You don't need to do most of the subqueries that are in your query--the master query can be recrafted to use regular table join syntax. Joins to subqueries containing subqueries presents a challenge to the SQL optimizer that it may not be able to meet. But by using regular joins, the optimizer has a much better chance at identifying more efficient query strategies.
You don't tag which SQL engine you're using. Every database has proprietary extensions that may allow for speedier or more efficient queries. It would be easier to provide useful feedback if you indicated whether you were using MySQL, SQL Server, Oracle, etc.
Regardless of the database you're using, reviewing the query plan is always a good place to start. This will tell you where most of the I/O and time in your query is being spent.
Just on general principle, make sure your statistics are up-to-date.
It's may not be solvable by any of us without the real stuff to test with.
IF that's the case and nobody else posts the answer, I can still help. Here is how to trouble shoot it.
(1) take joins and pieces out one by one.
(2) this will cause errors. Remove or fake the references to get rid of them.
(3) see how that works.
(4) Put items back before you try taking something else out
(5) keep track...
(6) also be aware where a removal of something might drastically reduce the result set.

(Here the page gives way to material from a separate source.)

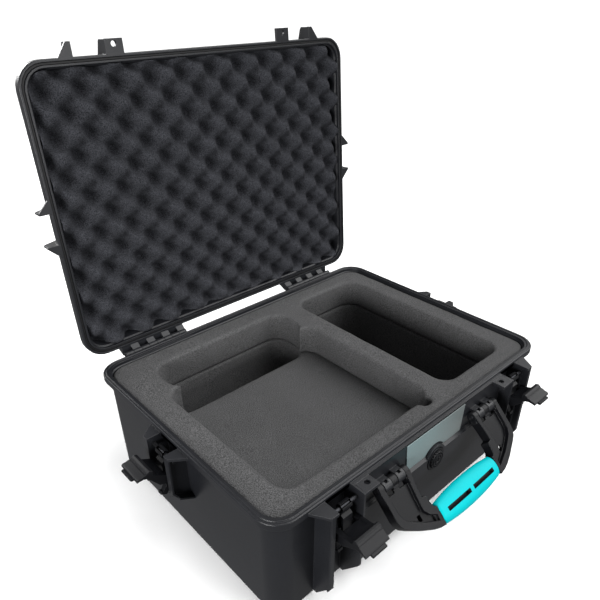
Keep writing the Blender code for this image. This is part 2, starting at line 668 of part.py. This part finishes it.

You might find you're missing an index or some other smoking gun.
I was having the same problem and I was able to solve it by indexing one of the tables and setting a primary key.
I strongly suspect that the problem lies in the number of joins you're doing. A lot of databases do joins basically by systemically checking all possible combinations of the various tables as being valid - so if you're joinging table A and B on column C, and A looks like:
Name:C
Fred:1
Alice:2
Betty:3
While B looks like:
C:Pet
1:Alligator
2:Lion
3:T-Rex
When you do the join, it checks all 9 possibilities:
Fred:1:1:Alligator
Fred:1:2:Lion
Fred:1:3:T-Rex
Alice:2:1:Alligator
Alice:2:2:Lion
Alice:2:3:T-Rex
Betty:3:1:Alligator
Betty:3:2:Lion
Betty:3:3:T-Rex
And goes through and deletes the non-matching ones:
Fred:1:1:Alligator
Alice:2:2:Lion
Betty:3:3:T-Rex
... which means with three entries in each table, it creates nine temporary records, sorts through them all, and deletes six of them ... all before it actually sorts through the results for what you're after (so if you are looking for Betty's Pet, you only want one row on that final result).
... and you're doing how many joins and sub-queries?